DC – A dança passou por vários momentos. Vários grupos importantes como o grupo Corpo, o Stagium, o Ballet da Cidade de São Paulo, o Ballet do Municipal do Rio de Janeiro. Teve um momento da minha vida em que eu recomecei a dançar que só tinha o grupo Corpo. os outros eram muito pequenas, e o Corpo era o único que tinha patrocínio. Isso era final dos anos 70 início dos anos 80. As pessoas não acreditavam muito que era possível ter uma Cia. de dança contemporânea no Brasil. Eu acredito que os anos 90 são marcados pelo início da Cia. Deborah Colker, e modifica muito isso. Não só a minha companhia.
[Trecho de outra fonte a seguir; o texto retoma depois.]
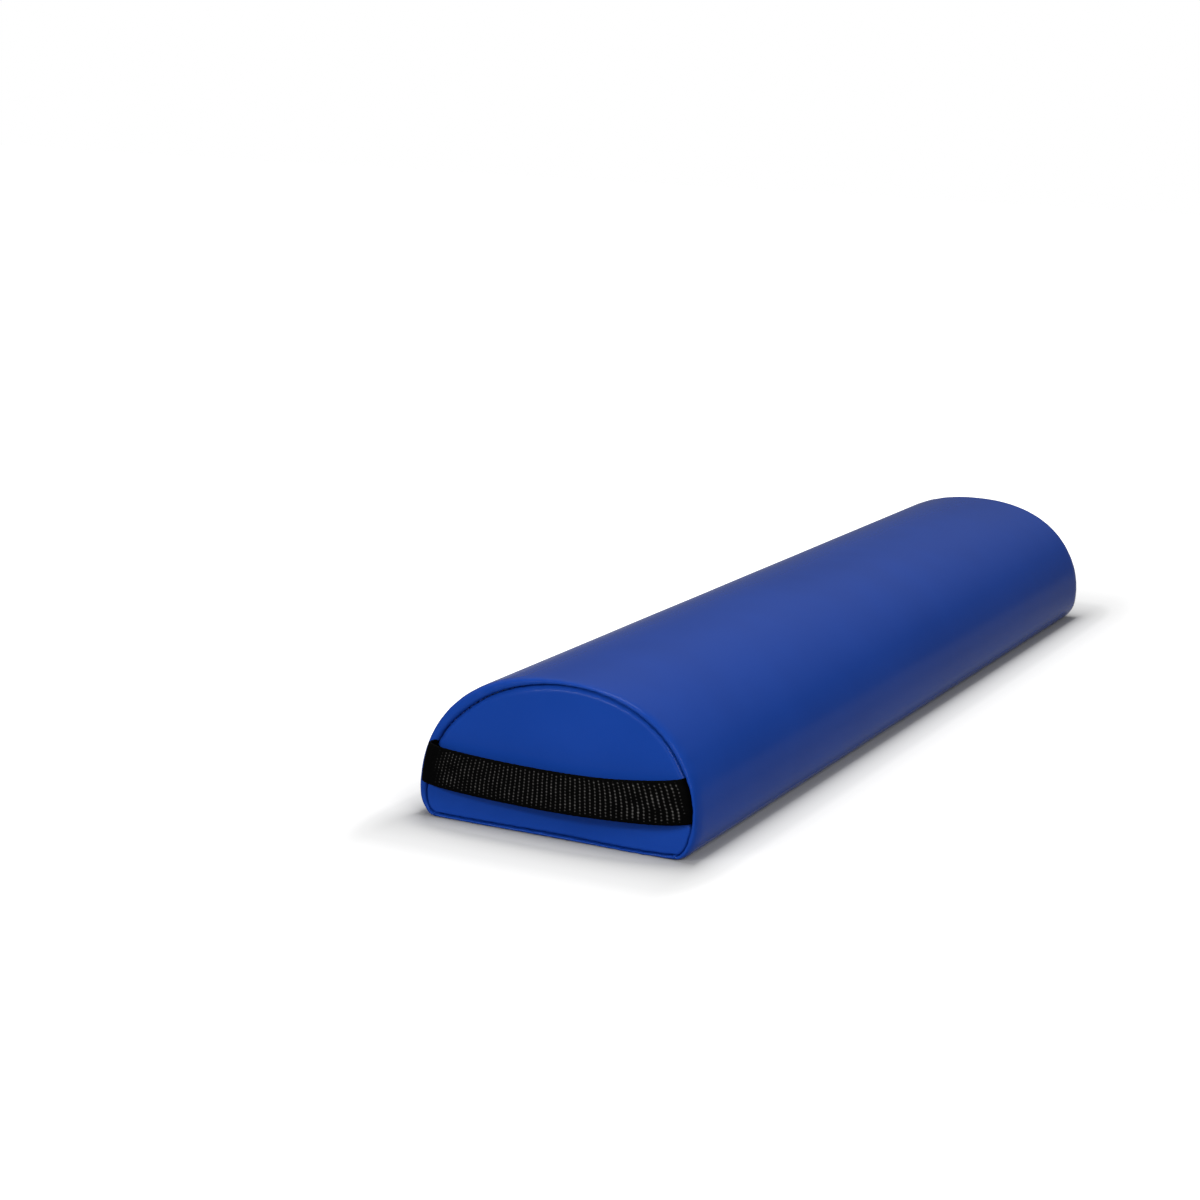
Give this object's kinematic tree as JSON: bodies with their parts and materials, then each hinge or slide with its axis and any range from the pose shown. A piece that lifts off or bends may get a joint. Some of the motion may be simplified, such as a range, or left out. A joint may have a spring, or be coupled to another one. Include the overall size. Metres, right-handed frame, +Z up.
{
  "type": "half round bolster",
  "caption": "Long D-shaped foam bolster with a flat base, a sewn vinyl cover, a webbing carrying strap across one end and a sunk zipper in the base seam.",
  "frame": {"origin": "middle of the flat base, on its underside", "axes": "+Z up out of the base, +Y along the bolster from the strap's end to the plain end, +X across to the side away from the zipper"},
  "size_m": [0.1524, 0.6717, 0.078],
  "materials": {
    "vinyl": "smooth royal blue upholstery vinyl with a fine grain and a satin sheen",
    "foam": "cut polyurethane foam, matte",
    "webbing": "woven black polypropylene webbing",
    "zipper_tape": "woven polyester tape, dark blue",
    "zipper_coil": "nylon coil, dark blue",
    "zipper_metal": "nickel-plated zinc"
  },
  "bodies": {
    "bolster": {"foam_core": "foam", "arch_cover": "vinyl", "base_cover": "vinyl", "front_end_panel": "vinyl", "rear_end_panel": "vinyl", "handle_strap": "webbing", "zipper_tape_arch_side": "zipper_tape", "zipper_tape_base_side": "zipper_tape", "zipper_coil_arch_side": "zipper_coil", "zipper_coil_base_side": "zipper_coil", "zipper_top_stop_arch_side": "zipper_metal", "zipper_top_stop_base_side": "zipper_metal", "zipper_bottom_stop": "zipper_metal"},
    "slider": {"zipper_slider": "zipper_metal"},
    "pull_tab": {"zipper_pull_tab": "zipper_metal"}
  },
  "joints": [
    {"name": "zipper_slide", "type": "slide", "parent": "bolster", "child": "slider", "axis": [0, -1, 0], "range_m": [0, 0.516]},
    {"name": "pull_tab_hinge", "type": "hinge", "parent": "slider", "child": "pull_tab", "pos_m": [-0.0651, 0.2658, 0.00188], "axis": [0.9659, 0, -0.2588], "range_deg": [0, 150]}
  ]
}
O Quasar, que foi criada antes da minha, cresceu depois dos anos 90. Outros grupos começaram a surgir em outros lugares. Eu acho que a dança está crescendo. Pode crescer muito mais, mas é um panorama em crescimento.

 

Infonet – Mas você sente uma maior receptividade dos financiadores de cultura hoje com grupos de dança contemporânea?

 

DC – Eu acho que sim. Mas é uma via de duas mãos. Precisamos de mais investimentos, para fazer um trabalho de qualidade, mas ao mesmo tempo precisamos de artistas que saibam mais o que estão fazendo, que pensem no público. Que tenham uma linguagem original, não fiquem repetindo os trabalhos franceses, ingleses ou americanos… Eu acho que o crescimento do mercado de dança contemporânea tem que ser de ambas as partes. A Petrobras tem sido muito importante pra minha companhia. Ela aposta muito no nosso trabalho como formação de público, de cultura, de educação e de arte também. Isso é muito importante porque uma companhia crescendo estimula os outros a crescer também. Hoje em dia, além de ter uma companhia eu tenho uma escola que está funcionando há dois anos, com 350 alunos, com projeto social pra 50. É uma coisa que está se desenvolvendo. Isso estimula o jovem que quer dançar, os assistentes, os coreógrafos, e também os financiadores. A Petrobras está com a gente em tudo, inclusive na turnê pelo Nordeste, em que a gente faz Salvador, Aracaju, Maceió, Recife, João Pessoa e Fortaleza, com dois caminhões e 24 pessoas viajando, um espetáculo de dois atos, com uma produção imensa. É um espetáculo de gente grande. O financiamento torna isso viável, torna a cultura viável. Acho que o nascimento e o sucesso da minha companhia e de outras trouxe uma mudança sim. O incentivo da prefeitura do Rio de Janeiro para companhias de dança começou com a minha companhia. Hoje ela está patrocinando oito companhias.

 

 

Infonet – O que você está esperando da apresentação em Aracaju?

 

DC – Estou esperando que seja bacana, que haja uma troca com o público. Gostei muito da última vez que fui aí com o “4×4”. Achei uma cidade super receptiva, muito legal. Não foi a primeira vez que eu estive em Aracaju com o “4×4”, eu fui com o “Rota”, acho que com o “Velox” também. Mas estou esperando um espetáculo bacana pra hoje.